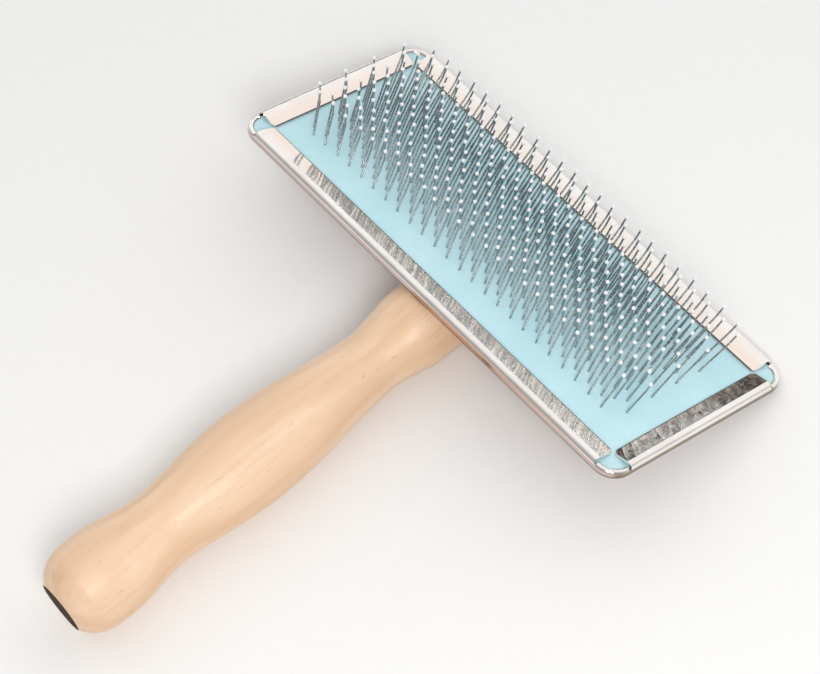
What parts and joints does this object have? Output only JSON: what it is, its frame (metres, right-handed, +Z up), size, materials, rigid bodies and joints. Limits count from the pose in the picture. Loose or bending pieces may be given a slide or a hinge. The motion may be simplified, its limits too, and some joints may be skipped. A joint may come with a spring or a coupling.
{
  "type": "slicker brush",
  "caption": "Hand-held grooming brush with a wide pressed metal head, a crowned rubber cushion of bent wire pins with round tips, and a turned wooden handle",
  "frame": {"origin": "On the table, under the middle of the whole brush as it lies pins up, resting on the handle's grip and the far back edge of the head", "axes": "+Z up, away from the table. +Y from the handle's butt towards the head. X along the head, across the handle"},
  "size_m": [0.121, 0.145, 0.0274],
  "materials": {
    "turned_wood": "sanded smooth under a thin satin lacquer",
    "bright_plate": "bright nickel plate, mirror-like with faint drawing marks",
    "woven_cloth": "plain cotton weave",
    "felt": "dense pressed felt",
    "blue_rubber": "matte, finely speckled",
    "screw_steel": "plain zinc plate",
    "pin_wire": "drawn stainless wire",
    "tip_resin": "glossy white resin drops"
  },
  "bodies": {
    "root": {"handle": "turned_wood", "head_pan": "bright_plate", "foundation_cloth": "woven_cloth", "felt_cushion": "felt", "rubber_face": "blue_rubber", "pan_screws": "screw_steel", "pin_row_01": "pin_wire", "pin_row_02": "pin_wire", "pin_row_03": "pin_wire", "pin_row_04": "pin_wire", "pin_row_05": "pin_wire", "pin_row_06": "pin_wire", "pin_row_07": "pin_wire", "pin_row_08": "pin_wire", "pin_row_09": "pin_wire", "pin_row_10": "pin_wire", "pin_row_11": "pin_wire", "pin_row_12": "pin_wire", "pin_row_13": "pin_wire", "pin_row_14": "pin_wire", "pin_row_15": "pin_wire", "pin_row_16": "pin_wire", "bead_row_01": "tip_resin", "bead_row_02": "tip_resin", "bead_row_03": "tip_resin", "bead_row_04": "tip_resin", "bead_row_05": "tip_resin", "bead_row_06": "tip_resin", "bead_row_07": "tip_resin", "bead_row_08": "tip_resin", "bead_row_09": "tip_resin", "bead_row_10": "tip_resin", "bead_row_11": "tip_resin", "bead_row_12": "tip_resin", "bead_row_13": "tip_resin", "bead_row_14": "tip_resin", "bead_row_15": "tip_resin", "bead_row_16": "tip_resin"}
  },
  "joints": []
}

****************

Make an exact copy of the listing, including every line.

**SOLUTION BELOW:**
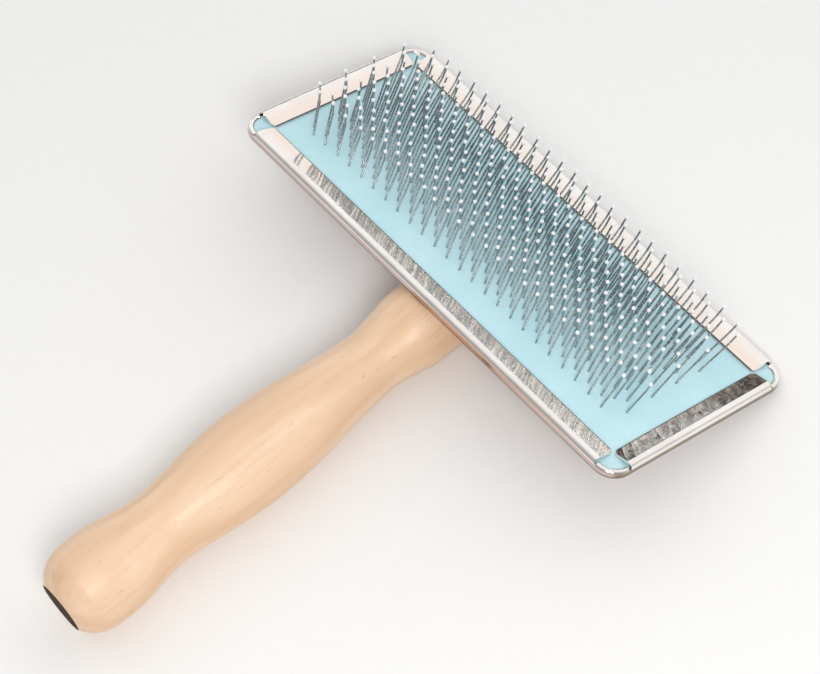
What parts and joints does this object have? Output only JSON: what it is, its frame (metres, right-handed, +Z up), size, materials, rigid bodies and joints. Limits count from the pose in the picture. Loose or bending pieces may be given a slide or a hinge. The motion may be simplified, its limits too, and some joints may be skipped. A joint may come with a spring or a coupling.
{
  "type": "slicker brush",
  "caption": "Hand-held grooming brush with a wide pressed metal head, a crowned rubber cushion of bent wire pins with round tips, and a turned wooden handle",
  "frame": {"origin": "On the table, under the middle of the whole brush as it lies pins up, resting on the handle's grip and the far back edge of the head", "axes": "+Z up, away from the table. +Y from the handle's butt towards the head. X along the head, across the handle"},
  "size_m": [0.121, 0.145, 0.0274],
  "materials": {
    "turned_wood": "sanded smooth under a thin satin lacquer",
    "bright_plate": "bright nickel plate, mirror-like with faint drawing marks",
    "woven_cloth": "plain cotton weave",
    "felt": "dense pressed felt",
    "blue_rubber": "matte, finely speckled",
    "screw_steel": "plain zinc plate",
    "pin_wire": "drawn stainless wire",
    "tip_resin": "glossy white resin drops"
  },
  "bodies": {
    "root": {"handle": "turned_wood", "head_pan": "bright_plate", "foundation_cloth": "woven_cloth", "felt_cushion": "felt", "rubber_face": "blue_rubber", "pan_screws": "screw_steel", "pin_row_01": "pin_wire", "pin_row_02": "pin_wire", "pin_row_03": "pin_wire", "pin_row_04": "pin_wire", "pin_row_05": "pin_wire", "pin_row_06": "pin_wire", "pin_row_07": "pin_wire", "pin_row_08": "pin_wire", "pin_row_09": "pin_wire", "pin_row_10": "pin_wire", "pin_row_11": "pin_wire", "pin_row_12": "pin_wire", "pin_row_13": "pin_wire", "pin_row_14": "pin_wire", "pin_row_15": "pin_wire", "pin_row_16": "pin_wire", "bead_row_01": "tip_resin", "bead_row_02": "tip_resin", "bead_row_03": "tip_resin", "bead_row_04": "tip_resin", "bead_row_05": "tip_resin", "bead_row_06": "tip_resin", "bead_row_07": "tip_resin", "bead_row_08": "tip_resin", "bead_row_09": "tip_resin", "bead_row_10": "tip_resin", "bead_row_11": "tip_resin", "bead_row_12": "tip_resin", "bead_row_13": "tip_resin", "bead_row_14": "tip_resin", "bead_row_15": "tip_resin", "bead_row_16": "tip_resin"}
  },
  "joints": []
}